Originally Posted by OFFSHORE GINGER
Robbie ,just curious where do you get these actual figures from when doing a standard layup and is that from many years of experience or just what you pull up on the net ? Robbie , i am not trying to be rude but i would not recomend that lay up to anyone on here considering .it can be done much easier (pre - made )and stronger then mentioned above ,and this info is comeing from a person who spells shoul wrong and uses carpenters glue.


No offense taken. The Layup schedule came from Iboats in their how to section. While I realize there are alot of ways to build a transom this was just a typical way. From what I gather most folks over there go by the above method. If there's another way of building transoms please share so that others can learn. This was only an example. :thumb::D This is what I did on my transom layup schedule which was also posted in the response thread: The layup for standard transoms is CSM,3/4 ply,CSM,3/4 ply, 1708,1708 and two extra layers of 1708 around the perimeter (8 inch tabbing)
 
For the rivets... take a nail punch and knock the rivet pin in so you can drill only on the aluminum body of the rivet to drill the head off. A 3/16" bit should be perfect. Once the head is off, you can knock the remainder of the rivet through. When the drill bit if full of rivet heads, use a pair of pliers and put the drill in reverse and pull the rivet heads off the bit.

Your next battle will be the sealant between the top deck and hull. I used a pry bar and popped it loose. To slide the deck forward, I used a 2x6 under the bow (spanning a couple feet beyond the hull on either side, so the deck will sit on it) a 2x6 under the transom (same as the bow) and I lifted from within the boat and slid it forward on the 2x's. It worked well... Oh, don't forget to remove the drain tube for the splash well prior to removing the top deck. Also, badbk and sam i am have good pics of breaking the seal on the the transom.

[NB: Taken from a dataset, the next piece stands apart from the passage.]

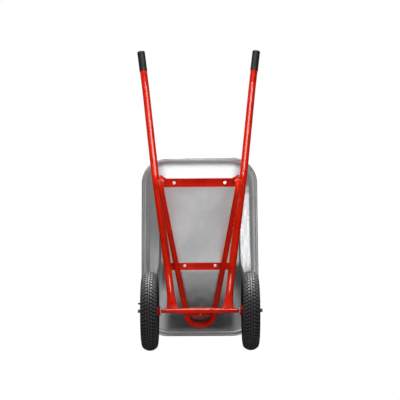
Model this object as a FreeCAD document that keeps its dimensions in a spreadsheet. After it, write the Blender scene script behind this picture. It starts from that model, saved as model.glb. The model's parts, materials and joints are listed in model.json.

For what you mentioned above, I see no pic, but assume you are talking about the filler type product where the splash well is? once again, badbk and sam i am are going with a lipless splash well to avoid the filler.

Thanks for the tip. As far as the lipless splashwell, I want to try and keep as much or all of the original gelcoat. I could drill the holes for the jackplate lower on the transom so all of the holes are going through the transom and not the filler. I could then raise the motor on the jackplate to make up for the loss of height. If you look on the pics I just poste you can see the top holes are right at the seem. I guess I will know more once I get it seperated.
 
Thanks for the tip. As far as the lipless splashwell, I want to try and keep as much or all of the original gelcoat. I could drill the holes for the jackplate lower on the transom so all of the holes are going through the transom and not the filler. I could then raise the motor on the jackplate to make up for the loss of height. If you look on the pics I just poste you can see the top holes are right at the seem. I guess I will know more once I get it seperated.

I wouldn't plan to lower the engine. If you went below the splash well, you would be at least 4-6" lower. That would change many things with how the boat performs. just my 2 cents
 
Okay I had to come in for a break. Todays was becoming very productive until the last hour. Everything has been going so well last night and today. Motor came off easily. The rubrail is now off the boat as well as all the rivets. The cap is begining to seperate and I have the front nose up a few inches and supported by some wood. The only part I can't seem to seperate is the splashwell area. Turns out the upper motor bolts are in wood so the transom must be taller in that area. They are at the parting seam between the hull and cap but the wood goes into the cap at that spot. Am I going to have to cut some glass out of the transom or splashwell to get this cap off? When I knocked out the drain tubes from the splashwell and the lower transom drain, the splashwell wood was damp but the lower drain started dripping water and had an awful odor to it. Can't believe I almost glassed the floor and left the transom in there.
 
Finally! I guess I just needed to take a little break from it. I got the top off and slid forward without having to cut any fiberglass. After chipping away the Bondo or whatever that stuff is I now have a bidrseye view of the transom. It is encapsulated pretty good. Next I'm going to cut the glass off the top of the transom and see what the wood looks like. I will probably cut the glass that covers the transom on the inside of the boat. I would like to get the transom out in one piece so I have a template. We will see.